Typically water meters are installed within 12 inches of the main interior shut off valve. Usually where the copper service line enters the basement or crawl space. If the home is built on a concrete slab, then the water meters are located in utility closets or laundry rooms. If the home is a mobile home (single or double wide), then the water meters are located underneath the home behind the skirting or in a meter pit. Sometimes in an abandoned well house. Water meters are usually located in the mechanical room of a commercial establishment.
In order to maintain the water meters and accessories, the Water Meter Service Workers need access to the actual meter whether it’s located inside, underneath the mobile home, in a meter pit, in an abandoned well house or a utility room/mechanical room.

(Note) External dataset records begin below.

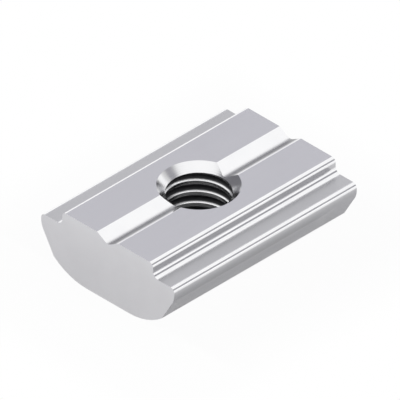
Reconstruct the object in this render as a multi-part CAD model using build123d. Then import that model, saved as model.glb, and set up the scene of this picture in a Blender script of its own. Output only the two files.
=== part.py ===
from build123d import *
import os
from math import radians, tan

# Slot nut: a steel bar drawn to a T-shaped section, cut to length, with one tapped hole through it.
# The raised land slides between the two lips of a slotted extrusion. The ledges beside it clamp
# up against those lips, and the rounded belly below lets the nut drop or tilt into the slot.
#
# Frame: the foot lies on Z = 0 with +Z up, X runs along the bar, and the hole stands on the Z axis.
# All sizes are in millimetres and degrees.

# Bar
LENGTH = 19.0               # cut length of the bar
HEIGHT = 5.7                # foot to the top of the land

# Head: the land and the clamping ledges
LAND_WIDTH = 9.45           # runs with play in a 10 mm slot
LAND_RISE = 1.2             # land above the ledges
HEAD_WIDTH = 13.85          # across both tips, where the nut is widest
TIP_HEIGHT = 1.0            # ledge down to the corner between the upright tip and the flank
FLANK_ANGLE = 30.0          # flank's lean from upright

# Belly: two shallow arcs that run into a flat foot
FOOT_WIDTH = 4.35
BELLY_RISE = 1.23           # foot to the corner where each flank meets the belly

# Rounded corners of the drawn section
LAND_EDGE_RADIUS = 0.4
LEDGE_ROOT_RADIUS = 0.5
TIP_RADIUS = 0.4
SHOULDER_RADIUS = 1.6       # tip to flank
BELLY_CORNER_RADIUS = 0.3

# Centring groove along the land, for the drill
GROOVE_WIDTH = 2.2
GROOVE_ANGLE = 120.0
GROOVE_ROOT_RADIUS = 0.5
GROOVE_EDGE_RADIUS = 0.1

# Tapped hole, modelled at the diameter that the tap drill leaves
THREAD_DIAMETER = 6.0
THREAD_PITCH = 1.0
COUNTERSINK_ANGLE = 90.0
LEAD_IN_CLEARANCE = 0.3     # upper countersink's mouth over the thread's outer diameter
LEAD_OUT_CLEARANCE = 0.1    # the same for the lower countersink


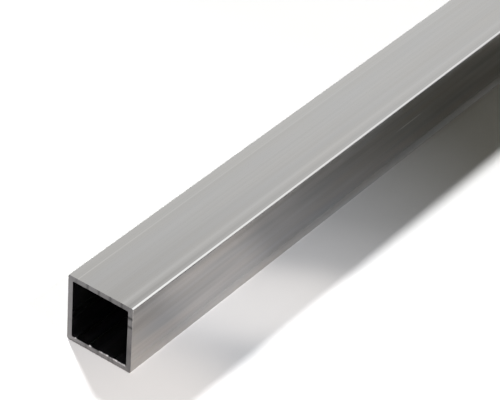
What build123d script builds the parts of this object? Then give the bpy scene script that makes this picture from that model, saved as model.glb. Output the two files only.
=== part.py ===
from build123d import *
import os

# Square hollow section in aluminium: one extruded length, sawn square at both ends.
# Sizes are in millimetres. +Y runs along the tube and +Z is up.
# The origin is the middle of the face that the tube lies on.

# Driving dimensions
side = 20.0  # outside width of the section, and its height
wall = 1.5  # thickness of each of the four walls
length = 1000.0  # from one sawn end to the other
outer_corner_radius = 0.5  # on the four long outside edges
inner_corner_radius = 0.3  # in the four long corners of the bore

# Sizes that follow from them
bore_side = side - 2 * wall


def hollow_section():
    """The cross-section, standing on the origin: a rounded square with a rounded square bore."""
    with BuildSketch(Plane.XZ) as section:
        with Locations((0, side / 2)):
            RectangleRounded(side, side, outer_corner_radius)
            RectangleRounded(bore_side, bore_side, inner_corner_radius, mode=Mode.SUBTRACT)
    return section.sketch


def square_tube():
    """The cross-section carried along the tube, half the length to each side of the origin."""
    tube = extrude(hollow_section(), amount=length / 2, both=True)
    tube.label = "square_tube"
    return tube


def write_parts():
    """One STEP file for the one piece, named after it."""
    os.makedirs("parts", exist_ok=True)
    export_step(square_tube(), "parts/square_tube.step")


write_parts()
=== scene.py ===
import math

import bpy
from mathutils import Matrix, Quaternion, Vector, noise


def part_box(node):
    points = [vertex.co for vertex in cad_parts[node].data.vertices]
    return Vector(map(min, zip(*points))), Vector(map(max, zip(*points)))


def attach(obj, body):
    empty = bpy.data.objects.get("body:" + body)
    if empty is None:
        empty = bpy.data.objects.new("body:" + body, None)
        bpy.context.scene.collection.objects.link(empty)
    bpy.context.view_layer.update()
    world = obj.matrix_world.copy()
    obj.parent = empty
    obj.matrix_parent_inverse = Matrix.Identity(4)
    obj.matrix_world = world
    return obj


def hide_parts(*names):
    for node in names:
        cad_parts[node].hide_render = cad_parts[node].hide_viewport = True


# A length of mill-finish square aluminium tube with sawn ends. Sizes here are in metres.
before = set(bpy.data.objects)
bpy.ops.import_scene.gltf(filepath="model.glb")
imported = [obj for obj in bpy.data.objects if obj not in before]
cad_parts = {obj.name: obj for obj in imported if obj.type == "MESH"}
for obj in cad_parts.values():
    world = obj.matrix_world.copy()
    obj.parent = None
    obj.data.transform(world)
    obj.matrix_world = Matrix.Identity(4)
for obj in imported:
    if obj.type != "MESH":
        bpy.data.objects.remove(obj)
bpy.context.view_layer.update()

MM = 0.001
NODE = "square_tube"

# The section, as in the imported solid
WALL = 1.5 * MM
OUTER_RADIUS = 0.5 * MM
INNER_RADIUS = 0.3 * MM
LOW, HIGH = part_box(NODE)
SIDE = HIGH.x - LOW.x
BORE = SIDE - 2 * WALL
MIDDLE_Z = (LOW.z + HIGH.z) / 2
NEAR_Y = LOW.y
FAR_Y = HIGH.y
# A point of the section at least this far from the axis wears the finish of the face on that side
FACE_FROM = SIDE / 2 - OUTER_RADIUS / 2

# How finely the mesh is drawn
FLAT_STEPS = 144
CORNER_STEPS = 10
WALL_STEPS = 12
LENGTH_STEPS = 16

# Lines that the die leaves on the top face: (distance from the left edge, width, brightness)
DIE_LINES = (
    (3.0 * MM, 0.15 * MM, 0.9),
    (14.5 * MM, 3.2 * MM, -0.35),
    (16.8 * MM, 0.55 * MM, 0.75),
    (18.6 * MM, 0.6 * MM, -0.8),
)
# The same on the right face, from its top edge
SIDE_LINES = (
    (1.0 * MM, 1.0 * MM, -0.5),
    (2.6 * MM, 0.35 * MM, 0.3),
    (4.1 * MM, 0.35 * MM, 0.3),
    (5.9 * MM, 1.7 * MM, -0.55),
    (8.3 * MM, 0.5 * MM, -0.15),
)
DIE_LINE_DEPTH = 0.01 * MM
# The lines, and the painted shade of the right face's upper band, fade over this length from the near end,
# down to a share of themselves
LINES_AND_SHADE_FADE = 60 * MM
LINES_AND_SHADE_LEFT = 0.25

# Broad bands along the tube: (width, brightness)
# On the top, from its left edge
LEFT_BAND = (3.4 * MM, 0.3)
# On the right face, from its top edge: painted shade, darker towards that edge
HIGH_PAINTED_SHADE = (6.0 * MM, -0.75)
# On both side faces, from their lower edges: painted light, lighter towards those edges
LOW_PAINTED_LIGHT = (3.7 * MM, 0.92)
# How far the side faces are rubbed dull from their lower and upper edges, and how dull
LOW_RUB = (3.5 * MM, 0.78)
HIGH_RUB = (3.0 * MM, 0.14)
# How much the top shows of the streaks and stains that the other faces have
TOP_STREAKS = 0.12
# How far a faint painted warm reflection and a slight painted shade reach along the tube from the near end
NEAR_PAINT_REACH = 32 * MM

# A short bright scratch on the right face: its middle along and up the tube, half length and half width
SCRATCH_PLACE = (118 * MM, 12.2 * MM)
SCRATCH_SIZE = (5.5 * MM, 0.18 * MM)

# Marks that the saw leaves on each wall of an end, in mm from its left or its top:
# (place, width, darkness)
SAW_MARKS = {
    "top": ((2.5, 0.35, 0.35), (6.0, 0.35, 1.0), (9.5, 0.35, 1.0), (13.0, 0.45, 0.8), (16.5, 0.35, 0.6)),
    "bottom": ((6.0, 0.35, 1.0), (9.7, 0.45, 1.1), (13.1, 0.35, 0.9), (14.3, 0.5, 0.8), (18.0, 0.5, 0.5)),
    "left": ((5.6, 0.3, 0.2), (13.6, 0.4, 0.15)),
    "right": ((3.3, 0.45, 1.45), (6.0, 0.4, 1.2), (13.7, 0.8, 0.2)),
}
# How far a mark strays to the side, in mm, and how often in 1 mm
SAW_STRAY = 0.08
SAW_STRAYS = 3
SAW_DEPTH = 0.03 * MM
# Painted light and shade on each wall of an end: how much darker each wall is, and one change along it, in
# mm:
# (darkness, place, width, change)
PAINTED_WALL_SHADES = {
    "top": (0.44, 17.5, 6.5, 0.45),
    "bottom": (-1.15, 1.0, 2.6, 0.4),
    "left": (0.14, 0.0, 1.0, 0.0),
    "right": (0.5, 18.2, 3.2, -0.7),
}
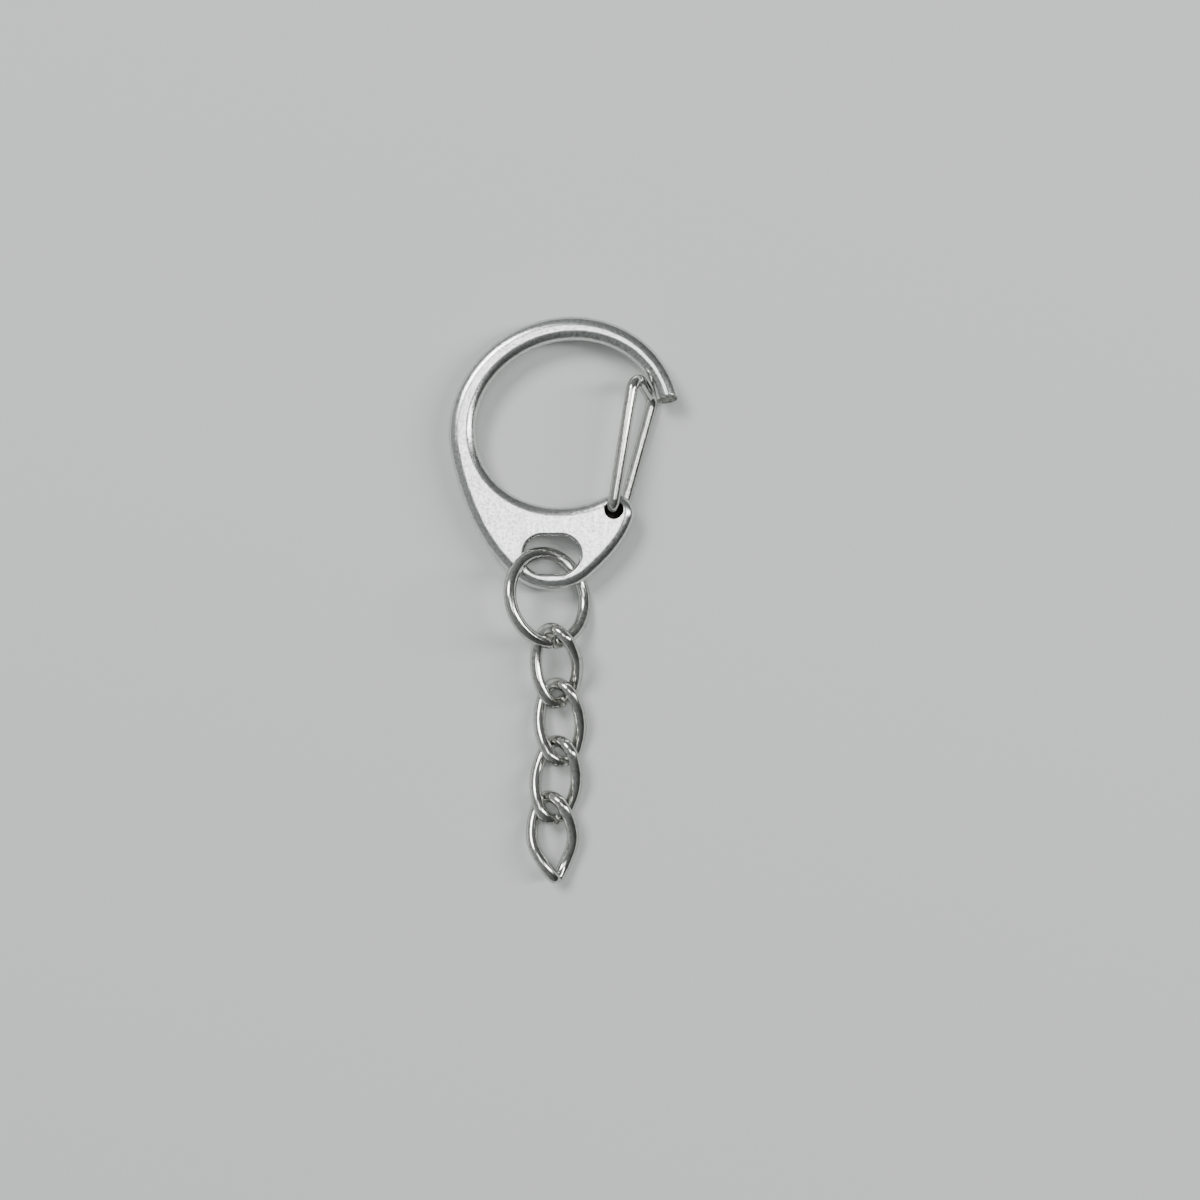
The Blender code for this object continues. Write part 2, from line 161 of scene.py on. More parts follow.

In some cases, water services are installed by the developer at the time the water main was installed. In these instances, you must only pay a meter fee. The fee is based on the size of the water meter according to the following table:
The tapping fee for a new water service is based on the table below. This fee includes the cost of the tap, copper line from the water main to the property line and the water meter. Customers are responsible for the installation of the water service from the property line into their home, a shut-off (ball) valve, a pressure reducing valve (if necessary), as well as any plumbing changes that may be necessary to install the water meter.
Fee with Meter
|¾” Open Cut Long||$4,000.00||$475.00|
|1” Open Cut Long||$4,500.00||$900.00|
|1 ½” Short||$3,250.00||$1,000.00|
|1 ½” Long||$4,000.00||$1,000.00|
|1 ½” Open Cut Long||$5,000.00||$1,000.00|
|2” Open Cut Long||$6,000.00||$1,200.00|
The cost for a water meter and installation is included in your water tapping fee. Any upgrade to a radio read style of an existing water meter size is at the Water Department’s expense unless you have damaged the meter or allowed it to freeze and break. If you have damaged the meter, it will be replaced and you will be billed for a replacement.
You will need to bring with you the following information: owner’s name and mailing address, contractor’s name and address, phone number, location of service, nearest intersections, and tax map number. Tax map numbers typically can be found on property deed information or building permits.
In some Queensbury Wastewater Districts, you are billed for sewer service based on your water meter readings. Unless you have arranged to have a dedicated sewer meter installed you will be billed quarterly based on all water consumption, including water that you use to irrigate your lawn. You may arrange to have us install a special meter, in addition to your existing water meter, that will be used only for sewer billing purposes (i.e. consumption within your home). This meter is installed by us at your expense. Please call 518-745- 5589, Monday – Friday, between 8:00 A.M. – 4:30 P.M. with questions or to arrange for a pre-plumbing inspection for a dedicated meter.
In the Queensbury Water District all water use must be metered. Since 1999, the town has been installing water meters with a radio read device. This allows us to directly read the meter from the street. To upgrade the water meter to a radio read device there is no charge to the property owner. The water meter is connected to a transmitter that we supply. The transmitter is mounted to the register of the meter. Please call 518-745-5582, Monday – Friday, between 8:00A.M. – 4:30 P.M. to arrange for the installation of a radio read meter.
Radio Read Device
You must have a water shut-off valve immediately after the water service enters your home. This valve is your protection in the event you must shut off the water in an emergency. Any new or replacement shut-off valve must be a ball valve.
In some areas of the Town of Queensbury the pressure in the water mains may exceed 130 psi. The New York State plumbing code requires a pressure reducing valve in any situation in excess of 80 psi. This pressure reducer will protect your plumbing as well as our water meter. If you have a question whether your area needs a pressure reducing valve, please call 518-745-5582, Monday – Friday, between 8:00 A.M. – 4:30 P.M. See exceptions
How long will a Water Pressure Reducing Valve last?
The life expectancy of a water pressure regulator is most commonly in the range of 10 to 15 years. However, you may see a regulator malfunction at three years and one still properly functioning at 20 years.
A failed Pressure Reducing Valve should be replaced with a high quality pressure reducing valve valve such as a Watts.
How do I know if my pressure-reducing valve is bad?
- Diminishing or fluctuating water pressure…
- No water pressure
- Thumping, banging, hammering, or vibrating noises in the walls…
- High water pressure, water leaking from faucet, toilet running constantly…
How do I check my pressure coming into the house?
The most accurate method is to buy a pressure gauge from your local hardware store and hook it up to a hose faucet/bib. Check the pressure when all other faucets and water-using appliances are turned off to get a baseline reading. In general, you want the household plumbing to provide pressure not greater than 80 psi.